Carleton College in Northfield, Minnesota, USA, was founded on November 14, 1866, by the Minnesota Conference of Congregational Churches as Northfield College. In 1871, the name was changed in honor of benefactor William Carleton of Charlestown, Massachusetts.

The school is an independent, non-sectarian, coeducational, liberal arts college with about 1,900 students. The College respects its historical ties and gives continuing recognition to them through membership in the Council for Higher Education of the United Church of Christ. Its current president is Robert A. Oden.

Several of Carleton's properties deserve some historical recognition. Carleton's Goodsell Observatory, built in 1887, is on the national registry of historic places. Its arboretum, created from lands purchased in the 1920s during difficult financial times by then president Donald J. Cowling, was first called "Cowling's Folly" and later called his legacy. It consists of approximately 880 acres (3.6 km²) of forest, floodplain, and many miles of trail. Finally, an intricate series of heated underground tunnels connect most campus buildings, though they have not been in general use since 1988 due to concerns related to environmental conditions within the tunnels, safety (OSHA has rules about confined spaces, such as tunnels), and security.

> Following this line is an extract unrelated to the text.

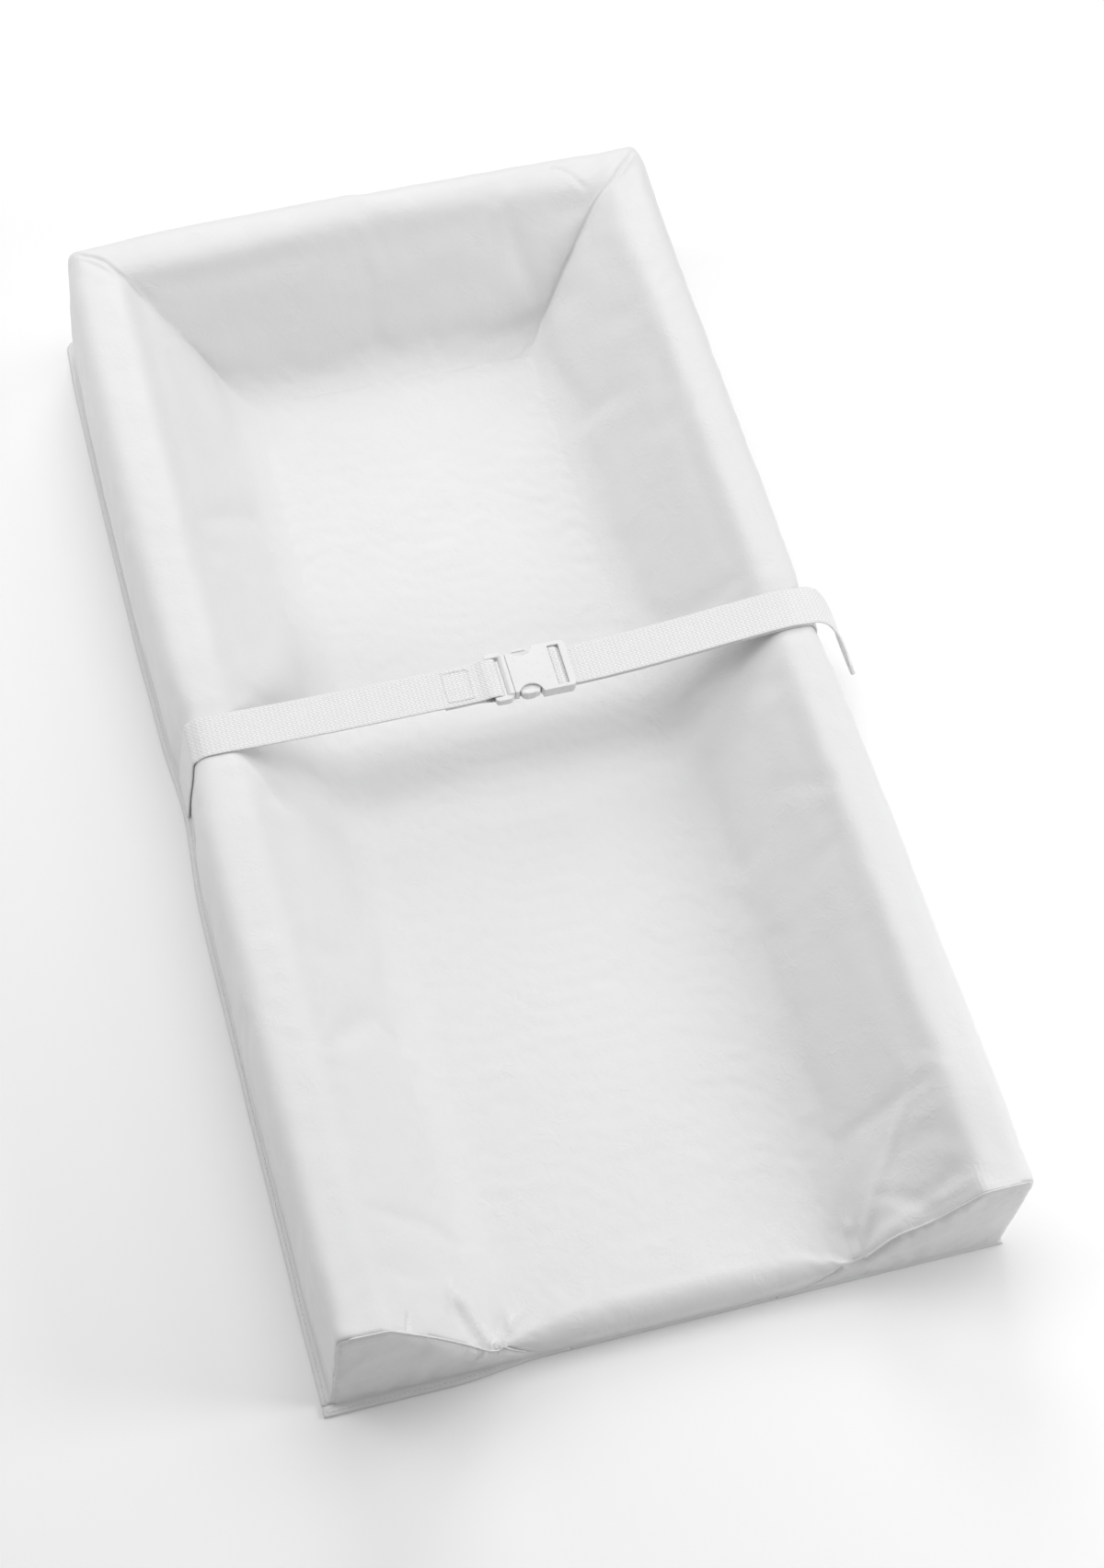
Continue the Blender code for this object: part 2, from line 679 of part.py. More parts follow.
def build_plug(finish):
    """Webbing bar with ears, collar and the guide tongue that slides into the socket."""
    slot_start = PLUG_BAR_X + PLUG_BAR_WIDTH
    slot_end = slot_start + PLUG_SLOT
    collar_end = slot_end + COLLAR_LENGTH
    ear = EAR_HALF_WIDTH
    frame = round_corners(
        [
            (PLUG_BAR_X, 0.0, 0.0),
            (PLUG_BAR_X, ear, 0.0022),
            (slot_end - 0.0010, ear, 0.0030),
            (slot_end + 0.0016, CAVITY_HALF_WIDTH, 0.0),
            (collar_end, CAVITY_HALF_WIDTH, 0.0),
        ],
        3,
    )
    outline = mirrored([(p.x, p.y) for p in frame])
    plug = prism("buckle_plug", outline, -PLUG_HALF_HEIGHT, PLUG_HALF_HEIGHT, "z", finish)
    at_buckle(plug)
    low = (slot_start, -SLOT_HALF_WIDTH, -OUTSIDE)
    high = (slot_end, SLOT_HALF_WIDTH, OUTSIDE)
    add_cutter(plug, at_buckle(box("plug_slot", low, high, finish)))
    reliefs = {
        "upper": (PLUG_BAR_HALF_HEIGHT, OUTSIDE),
        "lower": (-OUTSIDE, -PLUG_BAR_HALF_HEIGHT),
    }
    for name, (bottom, top) in reliefs.items():
        low = (PLUG_BAR_X - 0.001, -SLOT_HALF_WIDTH, bottom)
        high = (slot_start + 0.001, SLOT_HALF_WIDTH, top)
        add_cutter(plug, at_buckle(box("plug_bar_relief_" + name, low, high, finish)))
    tongue = [
        (collar_end - 0.001, -TONGUE_HALF_WIDTH),
        (TONGUE_END_X - 0.0022, -TONGUE_HALF_WIDTH),
        (TONGUE_END_X, -TONGUE_HALF_WIDTH / 2),
    ]
    tongue += [(x, -y) for x, y in reversed(tongue)]
    thin = PLUG_HALF_HEIGHT - 0.0002
    guide = prism("plug_tongue", tongue, -thin, thin, "z", finish)
    add_union(plug, at_buckle(guide))
    return plug


def build_latch_arm(name, side, finish):
    """Springy arm beside the tongue, with the thumb pad that shows in the socket's side."""
    inner = [(ARM_ROOT_X, 0.0082), (0.0210, 0.0082), (TONGUE_END_X, 0.0098)]
    outer = [
        (0.0264, 0.0116),
        (0.0214, 0.0136),
        (0.0200, 0.0158),
        (0.0180, 0.0166),
        (0.0120, 0.0166),
        (0.0090, 0.0156),
        (0.0082, 0.0128),
        (0.0070, 0.0112),
        (ARM_ROOT_X, 0.0108),
    ]
    outline = [(x, side * y) for x, y in inner + outer]
    arm = prism(name, outline, -ARM_HALF_HEIGHT, ARM_HALF_HEIGHT, "z", finish)
    pivot = Vector((ARM_ROOT_X + 0.0004, side * ARM_PIVOT_Y, 0.0))
    set_origin(arm, pivot)
    arm.location = pivot + Vector((0.0, BELT_Y_BUCKLE, BUCKLE_Z))
    add_bevel(arm, 0.0004, 1)
    return arm


def build_socket(finish):
    """Housing with side windows for the thumb pads, and a ladder of two bars for the webbing."""
    wide = SOCKET_HALF_WIDTH
    frame = round_corners(
        [
            (SOCKET_MOUTH_X, 0.0, 0.0),
            (SOCKET_MOUTH_X, 0.0152, 0.0010),
            (SOCKET_MOUTH_X + 0.0030, 0.0158, 0.0030),
            (SOCKET_MOUTH_X + 0.0060, wide, 0.0030),
            (SOCKET_END_X, wide, 0.0022),
            (SOCKET_END_X, 0.0, 0.0),
        ],
        3,
    )
    outline = mirrored([(p.x, p.y) for p in frame[:-1]])
    high = BUCKLE_HALF_HEIGHT
    socket = at_buckle(prism("buckle_socket", outline, -high, high, "z", finish))
    cuts = {
        "socket_cavity": (
            (SOCKET_MOUTH_X - OUTSIDE, -CAVITY_HALF_WIDTH, -CAVITY_HALF_HEIGHT),
            (SOCKET_BODY_END_X - 0.0020, CAVITY_HALF_WIDTH, CAVITY_HALF_HEIGHT),
        ),
        "ladder_near_slot": (
            (SOCKET_BODY_END_X, -SLOT_HALF_WIDTH, -OUTSIDE),
            (BAR_NEAR_X, SLOT_HALF_WIDTH, OUTSIDE),
        ),
        "ladder_far_slot": (
            (BAR_NEAR_X + BAR_NEAR_WIDTH, -SLOT_HALF_WIDTH, -OUTSIDE),
            (BAR_FAR_X, SLOT_HALF_WIDTH, OUTSIDE),
        ),
        "near_bar_upper_relief": (
            (SOCKET_BODY_END_X, -SLOT_HALF_WIDTH, 0.0016),
            (BAR_FAR_X, SLOT_HALF_WIDTH, OUTSIDE),
        ),
        "near_bar_lower_relief": (
            (SOCKET_BODY_END_X, -SLOT_HALF_WIDTH, -OUTSIDE),
            (BAR_FAR_X, SLOT_HALF_WIDTH, -0.0009),
        ),
        "far_bar_lower_relief": (
            (BAR_FAR_X - 0.001, -SLOT_HALF_WIDTH, -OUTSIDE),
            (SOCKET_END_X + 0.001, SLOT_HALF_WIDTH, 0.0016),
        ),
    }
    for name, (low, top) in cuts.items():
        add_cutter(socket, at_buckle(box(name, low, top, finish)))
    x, y = WINDOW_CENTRE
    for name, side in (("head", 1), ("foot", -1)):
        rim = arc((x, side * y), WINDOW_RADIUS, 0, 180 * -side, 10)
        outline = [(p.x, p.y) for p in rim]
        outline += [(x - WINDOW_RADIUS, side * (y + 0.002)), (x + WINDOW_RADIUS, side * (y + 0.002))]
        window = prism("thumb_window_" + name, outline, -OUTSIDE, OUTSIDE, "z", finish)
        add_cutter(socket, at_buckle(window))
    return socket


# ---------------------------------------------------------------- furniture anchors
def disc(name, centre, radius, low, high, finish, hole=0.0, sides=24):
    """A round plate, or a ring where hole is given."""
    x, y = centre
    turn = [2 * math.pi * k / sides for k in range(sides)]
    rim = [(x + radius * math.cos(a), y + radius * math.sin(a)) for a in turn]
    plate = prism(name, rim, low, high, "z", finish)
    if hole:
        inner = [(x + hole * math.cos(a), y + hole * math.sin(a)) for a in turn]
        cutter = prism(name + "_hole", inner, low - OUTSIDE, high + OUTSIDE, "z", finish)
        add_cutter(plate, cutter)
    return plate


def build_anchor(name, webbing, steel):
    """Webbing tab sewn across the underside, with a press-stud cap and socket at its free end."""
    line, way = anchor_lines()[name]
    low = GAP + 0.0013
    start = line + way * 0.0006
    end = line + way * ANCHOR_LENGTH
    half = ANCHOR_WIDTH / 2
    stud = (0.0, end - way * STUD_FROM_END)
    cut = end - way * STRAP_CORNER
    outline = [(-half, start), (half, start), (half, cut), (half - STRAP_CORNER, end)]
    outline += [(-half + STRAP_CORNER, end), (-half, cut)]
    strap = prism(f"anchor_strap_{name}", outline, low, low + STRAP_SHEET, "z", webbing)
    hole = disc(f"anchor_{name}_stud_hole", stud, STUD_HOLE_RADIUS, -OUTSIDE, OUTSIDE, steel)
    add_cutter(strap, hole)
    cap = disc(f"anchor_{name}_stud_cap", stud, STUD_RADIUS, GAP, low - GAP, steel)
    post = disc(f"anchor_{name}_stud_post", stud, STUD_POST_RADIUS, 2 * GAP, STUD_POST_TOP, steel)
    add_union(cap, post)
    bottom = low + STRAP_SHEET + GAP
    top = bottom + STUD_SOCKET_HEIGHT
    ring = disc(f"anchor_{name}_stud_socket", stud, STUD_SOCKET_RADIUS, bottom, top, steel, STUD_SOCKET_HOLE)
    for piece in (strap, cap, ring):
        set_origin(piece, (0.0, line, 0.0))


# ---------------------------------------------------------------- label
def build_label(finish):
    """Blank sewn-in label that stands against the head wall."""
    wall = HEAD_Y + SHEET - 0.0002
    low = (LABEL_LEFT_X, wall, LIP_TOP + GAP)
    high = (LABEL_RIGHT_X, wall + LABEL_SHEET, LABEL_TOP)
    return box("care_label", low, high, finish)


def main():
    clear_scene()
    looks = make_materials()
    build_slab(looks["foam"])
    build_side_bolster("foam_left_bolster", -1, looks["foam"])
    build_side_bolster("foam_right_bolster", 1, looks["foam"])
    build_head_bolster(looks["foam"])
    build_top_panel(looks["vinyl"])
    build_gusset("cover_foot_gusset_left", -1, looks["vinyl"])
    build_gusset("cover_foot_gusset_right", 1, looks["vinyl"])
    build_bottom_panel(looks["base"])
    build_left_strap(looks["webbing"])
    build_right_strap(looks["webbing"])
    build_tail(looks["webbing"])
    build_plug(looks["plastic"])
    build_latch_arm("latch_arm_head_side", 1, looks["plastic"])
    build_latch_arm("latch_arm_foot_side", -1, looks["plastic"])
    build_socket(looks["plastic"])
    build_anchor("head", looks["webbing"], looks["steel"])
    build_anchor("foot", looks["webbing"], looks["steel"])
    build_label(looks["label"])


main()
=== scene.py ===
"""Looks of the contoured changing pad: a wrinkled vinyl cover over foam, woven belt, moulded buckle.

All sizes are in metres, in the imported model's own frame: +Y towards the head, +Z up."""

import math

import bmesh
import bpy
import numpy as np
from mathutils import Matrix, Vector, geometry, noise
from mathutils.bvhtree import BVHTree


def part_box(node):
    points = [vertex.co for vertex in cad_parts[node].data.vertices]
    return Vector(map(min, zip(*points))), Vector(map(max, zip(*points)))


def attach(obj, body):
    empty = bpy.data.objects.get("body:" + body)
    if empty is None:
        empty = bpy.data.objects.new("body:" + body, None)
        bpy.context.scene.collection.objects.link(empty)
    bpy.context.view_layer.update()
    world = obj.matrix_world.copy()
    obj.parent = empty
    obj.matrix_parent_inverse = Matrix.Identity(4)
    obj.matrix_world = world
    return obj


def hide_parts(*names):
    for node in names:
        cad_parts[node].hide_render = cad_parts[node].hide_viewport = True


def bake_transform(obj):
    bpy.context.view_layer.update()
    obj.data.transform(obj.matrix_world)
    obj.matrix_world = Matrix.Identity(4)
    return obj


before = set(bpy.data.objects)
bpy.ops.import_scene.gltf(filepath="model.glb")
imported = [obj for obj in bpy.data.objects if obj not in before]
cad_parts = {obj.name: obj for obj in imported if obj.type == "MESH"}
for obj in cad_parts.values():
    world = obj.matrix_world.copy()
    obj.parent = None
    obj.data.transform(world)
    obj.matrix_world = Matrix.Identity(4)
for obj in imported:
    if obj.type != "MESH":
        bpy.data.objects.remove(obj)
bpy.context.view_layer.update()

# ---- sizes read from the frame ----
FLANGE = 0.0060  # seam allowance round the base
base_low, base_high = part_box("cover_bottom_panel")
HALF = base_high.x - FLANGE
HEAD = base_high.y - FLANGE
FOOT = base_low.y + FLANGE
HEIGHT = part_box("cover_top_panel")[1].z
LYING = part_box("foam_base_slab")[1].z + 0.0016
RIM_AT_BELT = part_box("belt_tail")[1].z - 0.0037
socket_low, socket_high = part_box("buckle_socket")
BUCKLE_Y = (socket_low.y + socket_high.y) / 2
BUCKLE_Z = (socket_low.z + socket_high.z) / 2
SOCKET_END_X = socket_high.x
PLUG_BAR_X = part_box("buckle_plug")[0].x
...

Carleton is nationally recognized as a substantial academic force. It is consistently ranked in the U.S. News and World Report's college rankings within the top five U.S. liberal arts schools. Carleton competes in quizbowl and won the 1999 National Academic Quiz Tournaments undergraduate championship. In 2002 and 2004, the team from Carleton received Best Delegation at the Harvard World Model United Nations competition.

Carleton's varsity sports teams are competitive, but none has won such national acclaim as the student-run frisbee clubs; most notably, the Carleton Ultimate Team (CUT) and Syzygy are national forces. CUT has qualified yearly for nationals since 1990, and won the National Championship in 2001 after several years of being the "perennial bridesmaid". Syzygy qualified for nationals fourteen of fifteen years (1989-2002,2004), winning the National Championship in 2000.

Additionally, Carleton is home to the nation's oldest student-run pub, The Cave. Founded in 1927 in the basement of a residence hall, it still hosts live music shows and other events several times each week. Northfield's music lovers are further served by KRLX, the College's format-free student-run radio station, which broadcasts continually when school is in session.


Carleton traditions and other facts

Carleton's history has given rise to several notable traditions. Many of these are pranks, such as painting the college's water tower. Most notably, a remarkably accurate likeness of President Clinton was painted the night before his commencement speech in 2000, and repainted very early the following morning. Clinton mentioned in his address that he "would've liked to see it". Another target was the college's beloved then-President Steven "Skeetch" Lewis, who appeared in caricature on the tower for some time and later was bid farewell from the same venue upon his retirement in 2002. Painting Lewis' likeness on the water tower involved considerable logistical hurdles, including the creation of a 15'x15' stencil and keeping tabs on campus security via walkie-talkie. Administrative attitudes toward this particular phenomenon have changed over time. For liability-related reasons, even climbing the water tower is now considered a grave infraction.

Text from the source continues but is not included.